Records:
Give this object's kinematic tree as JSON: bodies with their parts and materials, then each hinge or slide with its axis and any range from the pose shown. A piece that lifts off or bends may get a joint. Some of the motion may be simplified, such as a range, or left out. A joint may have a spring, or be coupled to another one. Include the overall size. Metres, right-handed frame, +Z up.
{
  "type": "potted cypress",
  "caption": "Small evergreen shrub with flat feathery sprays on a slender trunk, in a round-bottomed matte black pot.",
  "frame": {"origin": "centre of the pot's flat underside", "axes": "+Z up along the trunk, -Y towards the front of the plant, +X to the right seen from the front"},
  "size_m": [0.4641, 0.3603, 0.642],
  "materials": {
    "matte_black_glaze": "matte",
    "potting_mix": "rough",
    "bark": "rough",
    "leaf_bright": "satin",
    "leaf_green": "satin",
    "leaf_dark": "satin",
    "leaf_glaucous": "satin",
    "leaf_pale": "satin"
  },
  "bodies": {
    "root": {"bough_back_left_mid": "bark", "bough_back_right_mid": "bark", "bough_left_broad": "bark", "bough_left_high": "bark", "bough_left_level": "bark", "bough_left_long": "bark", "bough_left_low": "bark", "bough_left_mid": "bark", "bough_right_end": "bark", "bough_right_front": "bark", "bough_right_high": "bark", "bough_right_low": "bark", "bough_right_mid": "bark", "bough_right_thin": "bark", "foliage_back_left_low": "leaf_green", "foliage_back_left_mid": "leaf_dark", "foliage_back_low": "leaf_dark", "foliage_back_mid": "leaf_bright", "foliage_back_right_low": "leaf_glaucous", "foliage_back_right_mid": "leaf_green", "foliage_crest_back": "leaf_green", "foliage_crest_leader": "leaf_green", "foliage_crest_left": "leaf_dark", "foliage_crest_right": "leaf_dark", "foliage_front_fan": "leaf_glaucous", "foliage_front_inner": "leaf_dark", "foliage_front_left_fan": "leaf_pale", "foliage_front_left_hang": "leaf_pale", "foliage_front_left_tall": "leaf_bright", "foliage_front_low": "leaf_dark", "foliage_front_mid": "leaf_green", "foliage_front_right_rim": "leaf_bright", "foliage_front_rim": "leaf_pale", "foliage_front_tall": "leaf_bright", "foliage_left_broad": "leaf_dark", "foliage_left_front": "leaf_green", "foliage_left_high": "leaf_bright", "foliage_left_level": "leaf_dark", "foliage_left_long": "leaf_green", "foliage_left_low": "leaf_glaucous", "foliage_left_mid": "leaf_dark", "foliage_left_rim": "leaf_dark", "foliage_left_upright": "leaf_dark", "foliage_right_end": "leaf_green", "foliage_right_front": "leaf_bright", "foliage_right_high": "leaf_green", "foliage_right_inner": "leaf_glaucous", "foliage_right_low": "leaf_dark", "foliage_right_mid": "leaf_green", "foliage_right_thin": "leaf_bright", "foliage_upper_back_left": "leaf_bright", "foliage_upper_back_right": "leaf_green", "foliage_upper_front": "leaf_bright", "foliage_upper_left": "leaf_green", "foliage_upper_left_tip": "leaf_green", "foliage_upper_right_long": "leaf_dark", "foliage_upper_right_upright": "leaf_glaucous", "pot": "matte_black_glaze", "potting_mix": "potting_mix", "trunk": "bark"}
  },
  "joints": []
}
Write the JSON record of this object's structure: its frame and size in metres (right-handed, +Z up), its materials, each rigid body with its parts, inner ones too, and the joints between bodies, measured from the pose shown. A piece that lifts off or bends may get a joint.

Your instructions:
Reproduce the data, keeping every line exactly the same.

Solution for this problem:
Give this object's kinematic tree as JSON: bodies with their parts and materials, then each hinge or slide with its axis and any range from the pose shown. A piece that lifts off or bends may get a joint. Some of the motion may be simplified, such as a range, or left out. A joint may have a spring, or be coupled to another one. Include the overall size. Metres, right-handed frame, +Z up.
{
  "type": "potted cypress",
  "caption": "Small evergreen shrub with flat feathery sprays on a slender trunk, in a round-bottomed matte black pot.",
  "frame": {"origin": "centre of the pot's flat underside", "axes": "+Z up along the trunk, -Y towards the front of the plant, +X to the right seen from the front"},
  "size_m": [0.4641, 0.3603, 0.642],
  "materials": {
    "matte_black_glaze": "matte",
    "potting_mix": "rough",
    "bark": "rough",
    "leaf_bright": "satin",
    "leaf_green": "satin",
    "leaf_dark": "satin",
    "leaf_glaucous": "satin",
    "leaf_pale": "satin"
  },
  "bodies": {
    "root": {"bough_back_left_mid": "bark", "bough_back_right_mid": "bark", "bough_left_broad": "bark", "bough_left_high": "bark", "bough_left_level": "bark", "bough_left_long": "bark", "bough_left_low": "bark", "bough_left_mid": "bark", "bough_right_end": "bark", "bough_right_front": "bark", "bough_right_high": "bark", "bough_right_low": "bark", "bough_right_mid": "bark", "bough_right_thin": "bark", "foliage_back_left_low": "leaf_green", "foliage_back_left_mid": "leaf_dark", "foliage_back_low": "leaf_dark", "foliage_back_mid": "leaf_bright", "foliage_back_right_low": "leaf_glaucous", "foliage_back_right_mid": "leaf_green", "foliage_crest_back": "leaf_green", "foliage_crest_leader": "leaf_green", "foliage_crest_left": "leaf_dark", "foliage_crest_right": "leaf_dark", "foliage_front_fan": "leaf_glaucous", "foliage_front_inner": "leaf_dark", "foliage_front_left_fan": "leaf_pale", "foliage_front_left_hang": "leaf_pale", "foliage_front_left_tall": "leaf_bright", "foliage_front_low": "leaf_dark", "foliage_front_mid": "leaf_green", "foliage_front_right_rim": "leaf_bright", "foliage_front_rim": "leaf_pale", "foliage_front_tall": "leaf_bright", "foliage_left_broad": "leaf_dark", "foliage_left_front": "leaf_green", "foliage_left_high": "leaf_bright", "foliage_left_level": "leaf_dark", "foliage_left_long": "leaf_green", "foliage_left_low": "leaf_glaucous", "foliage_left_mid": "leaf_dark", "foliage_left_rim": "leaf_dark", "foliage_left_upright": "leaf_dark", "foliage_right_end": "leaf_green", "foliage_right_front": "leaf_bright", "foliage_right_high": "leaf_green", "foliage_right_inner": "leaf_glaucous", "foliage_right_low": "leaf_dark", "foliage_right_mid": "leaf_green", "foliage_right_thin": "leaf_bright", "foliage_upper_back_left": "leaf_bright", "foliage_upper_back_right": "leaf_green", "foliage_upper_front": "leaf_bright", "foliage_upper_left": "leaf_green", "foliage_upper_left_tip": "leaf_green", "foliage_upper_right_long": "leaf_dark", "foliage_upper_right_upright": "leaf_glaucous", "pot": "matte_black_glaze", "potting_mix": "potting_mix", "trunk": "bark"}
  },
  "joints": []
}
Write the JSON record of this object's structure: its frame and size in metres (right-handed, +Z up), its materials, each rigid body with its parts, inner ones too, and the joints between bodies, measured from the pose shown. A piece that lifts off or bends may get a joint.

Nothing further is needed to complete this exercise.